Records from a data source
*****
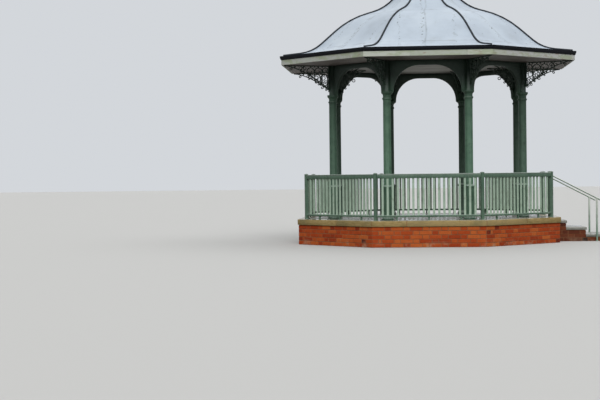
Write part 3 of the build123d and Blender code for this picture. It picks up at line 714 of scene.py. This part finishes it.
for name, y in (("handrail_back", GATE_Y), ("handrail_front", -GATE_Y)):
    tube = drawn_tube(on_handrail(handrail_start_x, y), on_handrail(handrail_end_x, y),
                      HANDRAIL_RADIUS)
    stand = drawn_tube((handrail_post_x, y, 0),
                       (handrail_post_x, y, HANDRAIL_POST_TOP - TUBE_LET_IN),
                       HANDRAIL_POST_RADIUS)
    sleeve = drawn_tube(on_handrail(handrail_post_x - SLEEVE_HALF_LENGTH, y),
                        on_handrail(handrail_post_x + SLEEVE_HALF_LENGTH, y),
                        HANDRAIL_RADIUS + 0.004)
    clear_selection()
    bpy.ops.mesh.primitive_cylinder_add(vertices=24, radius=FLANGE_RADIUS,
                                        depth=FLANGE_THICKNESS,
                                        location=(handrail_post_x, y, FLANGE_THICKNESS / 2))
    flange = settled()
    open_mesh(flange)
    bpy.ops.mesh.bevel(offset=0.0015, segments=1, affect="EDGES")
    close_mesh()
    handrail = join([tube, stand, sleeve, flange], name.replace("handrail", "hand_tube"))
    smooth(handrail, 40)
    finish(handrail, handrail_paint, "railing_paint", name)

# ------------------------------------------------------------
# Columns
# Hollow iron castings with eight flat sides: a moulded base, a pedestal with a ring at rail
# height, the slimmer shaft, a neck ring and a moulded collar, and the post between the arches.
COLUMN_RADIUS = 2.197
CEILING_Z = 3.840
RING_STEPS = 6


def ring_levels(low, high, core, proud):
    """Heights and widths of a rounded ring that stands proud of a shaft."""
    levels = []
    for step in range(RING_STEPS + 1):
        angle = pi * step / RING_STEPS
        swell = sin(angle) ** 0.6 if 0 < step < RING_STEPS else 0
        levels.append(((low + high) / 2 - (high - low) / 2 * cos(angle),
                       core + (proud - core) * swell))
    return levels


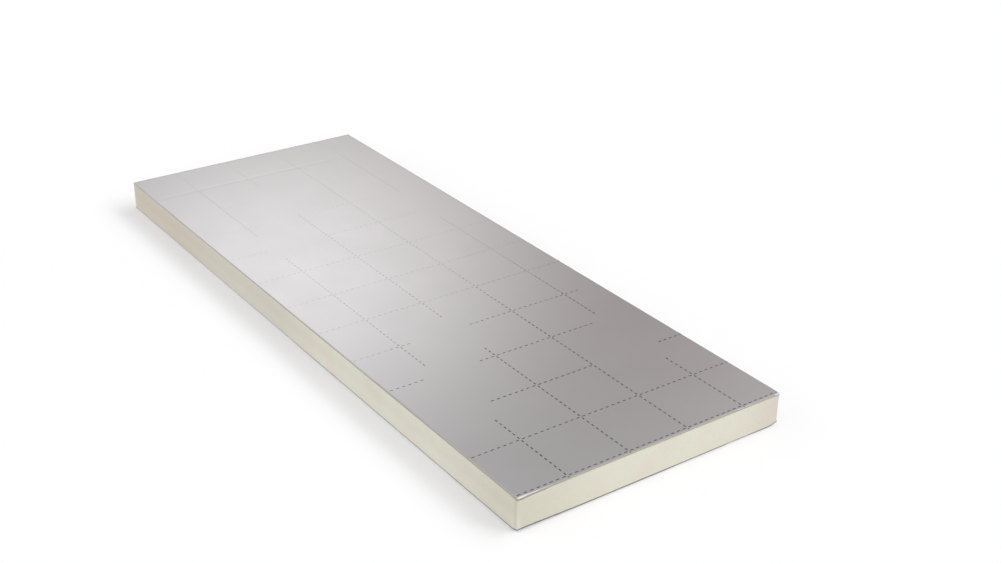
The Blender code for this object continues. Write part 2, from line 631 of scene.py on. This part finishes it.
coreValues = {
    "spacing": 2.5,                    # between points round the board
    "cornerSpacing": 0.5,              # the same by its corners
    "cornerRows": 14,                  # points at that spacing on each side of a corner
    "leastSpacing": 1.0,               # between the last even point and the next corner's first
    "cornerSteps": 4,                  # steps round a vertical corner
    "levels": 20,                      # rows of points up the side
    "corner": 1.2,                     # plan radius of the vertical corners
    "wornCorner": 3.2,                 # plan radius of the near right one
    "skin": 0.3,                       # gap between the core and a facing
    "slot": {                          # height of the shadow gap under the top facing's rim
        "near": [(0, 1.2), (40, 1.1), (60, 0.65), (450, 0.65)],
        "left": [(0, 0.4), (160, 0.25), (330, 0.25), (372, 0.4), (1200, 0.3)],
        "far": [(0, 0.4), (450, 0.4)],
        "right": [(0, 0.4), (1200, 0.4)],
    },
    "lap": 7.0,                        # how far in the flat faces under the facings begin
    "lowerSeat": [(1.5, 0.65), (0.9, 0.9)],   # (inset, height) of the core inside the lower rim
    "rimSeat": 0.65,                   # inset just behind the end of a rim
    "upperSeat": (0.7, 0.3),           # inset, and share of the rim's radius, above its end
    "upperFace": (1.2, 0.62),          # inset past the rim's radius, and depth below the top
    "sawDepth": 0.16,                  # slow waves left by the saw
    "sawWave": 42,                     # across one of them
    "pitDepth": 0.10,                  # small uneven pits
    "pitSize": 5,                      # across one of them
    "calmReach": 3,                    # both grow shallower this near to a facing
    "calmShare": 0.3,                  # and have this share of their depth beside it
    "furrow": (3.2, 2.2, 1.8),         # a furrow beside the near left corner: place, width, depth
}


def coreOutline(values):
    # Points round the board as (side, place along it, x, y, outward x, outward y).
    sharp, worn, spacing = values["corner"], values["wornCorner"], values["spacing"]

    def places(length, first, last):
        close = [values["cornerSpacing"] * (k + 1) for k in range(values["cornerRows"])]
        start = [first] + [first + c for c in close]
        end = [length - last - c for c in close[::-1]] + [length - last]
        middle = []
        while start[-1] + spacing * (len(middle) + 1) < end[0] - values["leastSpacing"]:
            middle.append(start[-1] + spacing * (len(middle) + 1))
        return start + middle + end

    outline = []
    width, length, steps = boardWidth, boardLength, values["cornerSteps"]
    sides = [("near", width, lambda s: (s, 0.0), (0, -1)),
             ("right", length, lambda s: (width, s), (1, 0)),
             ("far", width, lambda s: (width - s, length), (0, 1)),
             ("left", length, lambda s: (0.0, length - s), (-1, 0))]
    for name, reach, spot, (outX, outY) in sides:
        backward = name in ("far", "left")
        first = worn if name == "right" else sharp
        corner = worn if name == "near" else sharp
        for s in places(reach, first, corner):
            x, y = spot(s)
            outline.append((name, reach - s if backward else s, x, y, outX, outY))
        x, y = spot(reach - corner)
        centreX, centreY = x - outX * corner, y - outY * corner
        for step in range(1, steps):
            angle = math.atan2(outY, outX) + step / steps * math.pi / 2
            toX, toY = math.cos(angle), math.sin(angle)
            outline.append((name, 0.0 if backward else reach, centreX + toX * corner,
                            centreY + toY * corner, toX, toY))
    return outline


def makeFoamCore(material, values):
    skin, levels, calm = values["skin"], values["levels"], values["calmShare"]
    furrowPlace, furrowWidth, furrowDepth = values["furrow"]
    upperInset, upperShare = values["upperSeat"]
    faceInset, faceDepth = values["upperFace"]
    faceHeight = boardThickness - faceDepth
    rings = []
    for side, place, x, y, outX, outY in coreOutline(values):
        radius = alongKnots(topValues["rim"][side], place)
        slot = alongKnots(values["slot"][side], place)
        lift = cornerCrush(x, y)
        foot = alongKnots(bottomValues["rim"][side], place) + skin + lift
        head = boardThickness - radius - slot

        seat = [(values["lap"], values["lowerSeat"][0][1] + lift)]
        seat += [(inset, height + lift) for inset, height in values["lowerSeat"]]
        seat.append((values["rimSeat"], foot))

        sawn = []
        for level in range(levels + 1):
            z = foot + (head - foot) * level / levels
            spot = Vector((x, y, z))
            saw = 0.5 + 0.5 * noise.noise(spot / values["sawWave"])
            pit = 0.5 + 0.5 * noise.noise(spot / values["pitSize"])
            edge = smoothStep(0, values["calmReach"], min(z - foot, head - z)) * (1 - calm) + calm
            inset = edge * (values["sawDepth"] * saw + values["pitDepth"] * pit)
            if side == "left":
                offset = (place - furrowPlace) / (furrowWidth / 2)
                inset += furrowDepth * math.exp(-offset * offset)
            sawn.append((inset, z))

        top = [(values["rimSeat"] + slot, head), (upperInset + slot, head + upperShare * radius),
               (radius + faceInset, faceHeight), (values["lap"], faceHeight)]
        rings.append([(x - outX * inset - boardWidth / 2, y - outY * inset - boardLength / 2, z)
                      for inset, z in seat + sawn + top])
    points = [point for ring in rings for point in ring]
    count, rows = len(rings), len(rings[0])
    faces = []
    for i in range(count):
        a, b = i * rows, (i + 1) % count * rows
        faces += [(a + k, b + k, b + k + 1, a + k + 1) for k in range(rows - 1)]
    faces.append(tuple(i * rows for i in range(count - 1, -1, -1)))
    faces.append(tuple(i * rows + rows - 1 for i in range(count)))
    return addPiece("sawnFoamCore", points, faces, [material], [0] * len(faces), "foam_core",
                    40)


foam = sawnFoam("polyisoFoamSawn", foamValues)
makeFoamCore(foam, coreValues)


# Studio floor and surround

floorValues = {
    "reach": 12.0,                     # metres each way
    "colour": "#EFEFF1",
    "glow": 0.125,                     # lifts the floor's white where it is seen or mirrored
}


def makeFloor(values):
    # Matt white painted studio floor.
    material, tree, shader = newMaterial("studioFloorPaintedMatt")
    path = addNode(tree, "ShaderNodeLightPath")
    seen = addNode(tree, "ShaderNodeMath", None,
                   {0: path.outputs["Is Camera Ray"], 1: path.outputs["Is Glossy Ray"]},
                   operation="MAXIMUM")
    seen = addNode(tree, "ShaderNodeMath", None,
                   {0: seen.outputs[0], 1: path.outputs["Is Transmission Ray"]},
                   operation="MAXIMUM")
    glow = addNode(tree, "ShaderNodeMath", {1: values["glow"]}, {0: seen.outputs[0]},
                   operation="MULTIPLY")
    tree.links.new(glow.outputs[0], shader.inputs["Emission Strength"])
    shader.inputs["Emission Color"].default_value = (1, 1, 1, 1)
    shader.inputs["Base Color"].default_value = linearColour(values["colour"])
    shader.inputs["Roughness"].default_value = 1.0
    shader.inputs["Specular IOR Level"].default_value = 0.0
    r = values["reach"]
    mesh = bpy.data.meshes.new("studioFloor")
    mesh.from_pydata([(-r, -r, 0), (r, -r, 0), (r, r, 0), (-r, r, 0)], [], [(0, 1, 2, 3)])
    mesh.materials.append(material)
    floor = bpy.data.objects.new("studioFloor", mesh)
    bpy.context.scene.collection.objects.link(floor)


# A reach here is a range of the cosine toward its azimuth, and a height is a range of the sine
# of the elevation.
surroundValues = {
    "level": 0.515,                    # the pale room
    "brightToward": 265,               # degrees, the open left side
    "brightReach": (0.17, 0.32),
    "brightLevel": 0.96,
    "dimToward": 49.0,                 # degrees, the middle of the darker far side
    "dimReach": (0.45, 0.80),
    "dimHeight": (0.430, 0.682),       # where the darker side fades into the ceiling
    "dimTint": "#FFF7F0",
    "dimLevels": (0.125, 0.470),       # from left to right over dimAcross
    "dimAcross": (0.25, 0.75),         # X of the direction
    "horizonLevel": 1.0,               # white low down all round, behind the floor's far edge
    "horizonHeight": (0.14, 0.28),     # where that white fades into the room
    "mirrorLevel": 1.15,               # the softboxes show in the foil no whiter than this
    "panels": [                        # azimuth, elevation, size sideways and up, level
        (25.1, 26.2, 0.274, 0.172, 1.005),   # low behind the far end, seen in the foil
        (110.3, 49.1, 0.838, 0.484, 2.95),   # the key, a long softbox high on the right
        (142.5, 33.3, 0.307, 0.15, 7.4),     # small ones before and behind the board, which
        (8.0, 32.5, 0.15, 0.213, 2.57),      # soften both ends of the shadow
    ],
}


def levelDirection(degrees):
    return math.sin(math.radians(degrees)), math.cos(math.radians(degrees)), 0.0


def makeSurround(values):
    # The room as the foil mirrors it: pale, open on the left, darker on the far right.
    world = bpy.data.worlds.new("studioSurround")
    bpy.context.scene.world = world
    world.use_nodes = True
    tree = world.node_tree
    background = tree.nodes["Background"]
    direction = addNode(tree, "ShaderNodeTexCoord").outputs["Generated"]
    parts = addNode(tree, "ShaderNodeSeparateXYZ", None, {"Vector": direction})

    # The pale room, brighter toward its open side.
    openSide = addNode(tree, "ShaderNodeVectorMath", {1: levelDirection(values["brightToward"])},
                       {0: direction}, operation="DOT_PRODUCT")
    pale = addNode(tree, "ShaderNodeMapRange",
                   {"From Min": values["brightReach"][0], "From Max": values["brightReach"][1],
                    "To Min": values["level"], "To Max": values["brightLevel"]},
                   {"Value": openSide.outputs["Value"]}, interpolation_type="SMOOTHSTEP")

    # Its darker far side, up to the ceiling.
    darkSide = addNode(tree, "ShaderNodeVectorMath", {1: levelDirection(values["dimToward"])},
                       {0: direction}, operation="DOT_PRODUCT")
    side = addNode(tree, "ShaderNodeMapRange",
                   {"From Min": values["dimReach"][0], "From Max": values["dimReach"][1]},
                   {"Value": darkSide.outputs["Value"]}, interpolation_type="SMOOTHSTEP")
    under = addNode(tree, "ShaderNodeMapRange",
                    {"From Min": values["dimHeight"][0], "From Max": values["dimHeight"][1],
                     "To Min": 1.0, "To Max": 0.0},
                    {"Value": parts.outputs["Z"]}, interpolation_type="SMOOTHSTEP")
    shade = addNode(tree, "ShaderNodeMath", None,
                    {0: side.outputs["Result"], 1: under.outputs["Result"]},
                    operation="MULTIPLY").outputs[0]
    dim = addNode(tree, "ShaderNodeMapRange",
                  {"From Min": values["dimAcross"][0], "From Max": values["dimAcross"][1],
                   "To Min": values["dimLevels"][0], "To Max": values["dimLevels"][1]},
                  {"Value": parts.outputs["X"]}).outputs["Result"]
    total = addNode(tree, "ShaderNodeMix", None,
                    {"Factor": shade, "A": pale.outputs["Result"], "B": dim},
                    data_type="FLOAT").outputs[0]

    # The softboxes, each an oval that fades out from its middle.
    for azimuth, elevation, wide, tall, level in values["panels"]:
        sinA, cosA = levelDirection(azimuth)[:2]
        sinE, cosE = math.sin(math.radians(elevation)), math.cos(math.radians(elevation))
        sideways = addNode(tree, "ShaderNodeVectorMath", {1: (cosA / wide, -sinA / wide, 0)},
                           {0: direction}, operation="DOT_PRODUCT").outputs["Value"]
        upward = addNode(tree, "ShaderNodeVectorMath",
                         {1: (-sinA * sinE / tall, -cosA * sinE / tall, cosE / tall)},
                         {0: direction}, operation="DOT_PRODUCT").outputs["Value"]
        widePart = addNode(tree, "ShaderNodeMath", None, {0: sideways, 1: sideways},
                           operation="MULTIPLY")
        tallPart = addNode(tree, "ShaderNodeMath", None, {0: upward, 1: upward},
                           operation="MULTIPLY")
        squared = addNode(tree, "ShaderNodeMath", None,
                          {0: widePart.outputs[0], 1: tallPart.outputs[0]}, operation="ADD")
        away = addNode(tree, "ShaderNodeMath", None, {0: squared.outputs[0]}, operation="SQRT")
        glow = addNode(tree, "ShaderNodeMapRange", {"To Min": level, "To Max": 0.0},
                       {"Value": away.outputs[0]}, interpolation_type="SMOOTHSTEP")
        total = addNode(tree, "ShaderNodeMath", None, {0: total, 1: glow.outputs["Result"]},
                        operation="ADD").outputs[0]

    # The darker side's share of the light, which its tint colours.
    dimPart = addNode(tree, "ShaderNodeMath", None, {0: shade, 1: dim}, operation="MULTIPLY")
    dimShare = addNode(tree, "ShaderNodeMath", None, {0: dimPart.outputs[0], 1: total},
                       operation="DIVIDE")
    above = addNode(tree, "ShaderNodeMapRange",
                    {"From Min": values["horizonHeight"][0],
                     "From Max": values["horizonHeight"][1]},
                    {"Value": parts.outputs["Z"]},
                    interpolation_type="SMOOTHSTEP").outputs["Result"]
    total = addNode(tree, "ShaderNodeMix", {"A": values["horizonLevel"]},
                    {"Factor": above, "B": total}, data_type="FLOAT").outputs[0]

    # The foil mirrors the softboxes dimmer than they light the foam and the floor.
    softened = addNode(tree, "ShaderNodeMath", {1: values["mirrorLevel"]}, {0: total},
                       operation="MINIMUM").outputs[0]
    mirrored = addNode(tree, "ShaderNodeLightPath").outputs["Is Glossy Ray"]
    total = addNode(tree, "ShaderNodeMix", None, {"Factor": mirrored, "A": total, "B": softened},
                    data_type="FLOAT").outputs[0]

    tinted = addNode(tree, "ShaderNodeMath", None, {0: dimShare.outputs[0], 1: above},
                     operation="MULTIPLY")
    tint = addNode(tree, "ShaderNodeMix", {"A": (1, 1, 1, 1), "B": linearColour(values["dimTint"])},
                   {"Factor": tinted.outputs[0]}, data_type="RGBA")
    tree.links.new(total, background.inputs["Strength"])
    tree.links.new(tint.outputs["Result"], background.inputs["Color"])


makeFloor(floorValues)
makeSurround(surroundValues)
bpy.context.scene.view_settings.view_transform = "Standard"
print("floor and surround made")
*****
TASK DIRECTIONS
Find every line holding the word "finishes"; give their count and nothing else.

IN RESPONSE
2